The beginning of Froggatt is quite easy walking, but as it continues it does get more rugged. However, the views to the west are superb. Looking just to the northeast is Eyam Moor and below in the valley the River Derwent passes by Grindleford, Froggatt, Calver, Curbar and Baslow before going through the Chatsworth Estate which was on our route today. But that was in the future and before we got there we had to walk the length of Froggatt, Curbar and Baslow Edges before dropping down to Baslow itself.

By the time we got to Curbar Gap I estimate we had covered 8 miles and it had taken 2 hours 16 minutes. Yes, we really had been moving, but I anticipated the pace would decrease as the day wore on.

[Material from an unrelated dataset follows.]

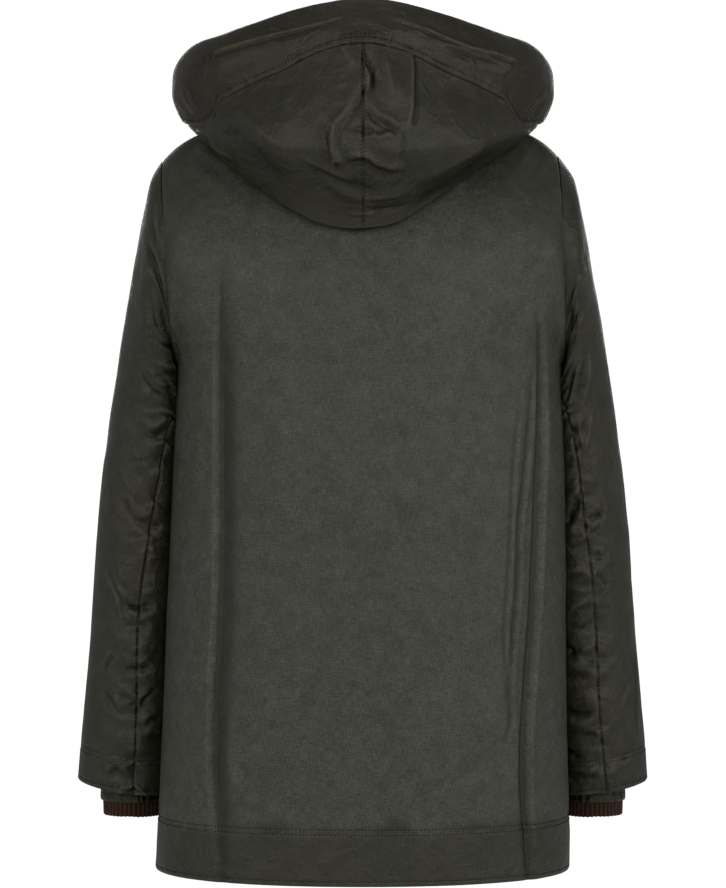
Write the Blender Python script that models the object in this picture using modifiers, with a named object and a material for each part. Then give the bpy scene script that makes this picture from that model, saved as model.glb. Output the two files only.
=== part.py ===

After Curbar Gap, rather than going directly along the track that goes past Eagle Rock and close to the Wellington Monument, the first of the two monuments, we took the path right on the edge of the ridge. It was a little bit longer but we kept the westward views over the Derwent and came in close proximity to the beautiful Highland Cattle that are a feature of Baslow Edge. From here it was downhill to Baslow walking past the Village Hall, the starting point of the Chatsworth Challenge Walk. In fact the route from the beginning of Curbar Edge to Baslow was the first part of the "Chatsworth" in reverse and the route that would take us from Baslow to Beeley was the last part of the "Chatsworth" in reverse. This part of the walk was therefore well known to us.
Chatsworth House
While walking this Baslow to Beeley 'leg' there were a few spots of rain and I was beginning to expect the worst but they soon vanished and we continued merrily across the parkland to Beeley. I must however mention the wonderful views of Chatsworth House and its estate, which we enjoyed as we looked across the River Derwent. Magnificent.

Beeley was 14 miles from the start. We had got there in 3 hours 50 minutes, which meant that we should complete the full 26 miles in less than 8 hours. However, we agreed that we had earned a 10 minute lunch break and devoured our sandwiches in the car park to the Devonshire Arms, where this check point was located. Needless to say we were very tempted to quench our thirst with a pint of alcoholic beverage but as marathon walks and beer don’t mix we resisted the temptation and kept to the orange squash and water that had been provided by the walk organisers.

We were not sure of the best way to reach the next check point at "Robin Hood", the public house on the Baslow/Chesterfield Road. The previous year Ray, Bob and Tommy had followed a track that went on to Beeley Moor and from there to Robin Hood, via Gibbet Moor. However, they had not been thrilled with this route, as much of it was over open moorland, so when we spied a group of lads that were on the walk, who looked as if they knew the way, we decided to follow them. They were taking a concessionary path that went to the farm at Beeley Hilltop and on through the Chatsworth Estate, close to the Hunting Tower and then along Dobb Edge to Robin Hood. My three companions all agreed that it was a much better route than they had used the previous year and in less than 2 hours we had covered the 4 miles or so. Yes, as expected we had slowed down but we had thoroughly enjoyed this stretch of the walk. Tommy had even taken the opportunity to take photos of the Hunting Tower, situated on the hillside high above Chatsworth House. Also as this part of the walk had been new to us, and as "our guides" had walked a little bit quicker than the four of us, we had lost them and our own navigation skills were required. It was therefore inevitable that ensuring we remained on the correct route also slowed us down. However, I understood it had been a lot quicker than the previous year and we were all in good spirits when we reached Robin Hood a few minutes before 2 o’clock.

Here, at Robin Hood, we had to decide which way to get to the next, and last check point at Barbrook Bridge, which is located on the road between Owler Bar and the north end of White Edge. We decided to go via Gardom Edge and straight up the A621 for nearly two miles until we came to the track that would take us via Barbrook Reservoir to Barbrook Bridge. This was not the best way to go. On reflection we would not have lost so much height if we had gone via Birchen Edge and we would have seen the Nelson Monument as well. It would have also been less noisy and we would have reduced the road walking by about 40%. After this road work it was therefore a great relief to leave the cars and lorries and take the quiet footpath that went left off the road and continued close to the eastern flank of Big Moor and the Barbrook Reservoir to Barbrook Bridge. We however, had really blasted this part of the walk and I reckon we must have been doing in the region of 4 miles an hour.

Derbyshire Monuments Certificate
Having presented ourselves at the Barbrook Bridge Check Point, we crossed the road a few yards to the south east and traversed the moorland to descend into Totley and journey’s end. Our time was 7 hours 55 minutes. I was very pleased to have beaten the 8 hours and although I was not able to do the walk the following year Ray did and with the knowledge gleaned from this walk, was able to complete it in 7 hours, give or take the odd minutes.

I enjoyed the supper we had at Totley Primary. It was a help yourself ploughman’s with lots of tea followed by cakes. The only downside was the school is a Primary school and little people have little legs and little legs means little chairs. It was difficult enough lowering my body down and getting my legs under the dining table but this is nothing to the stiffness experienced 20 minute or so later, when you have get up again. It was a similar situation when I got out of Ray’s Mini when I got home. The hot shower that followed was heaven.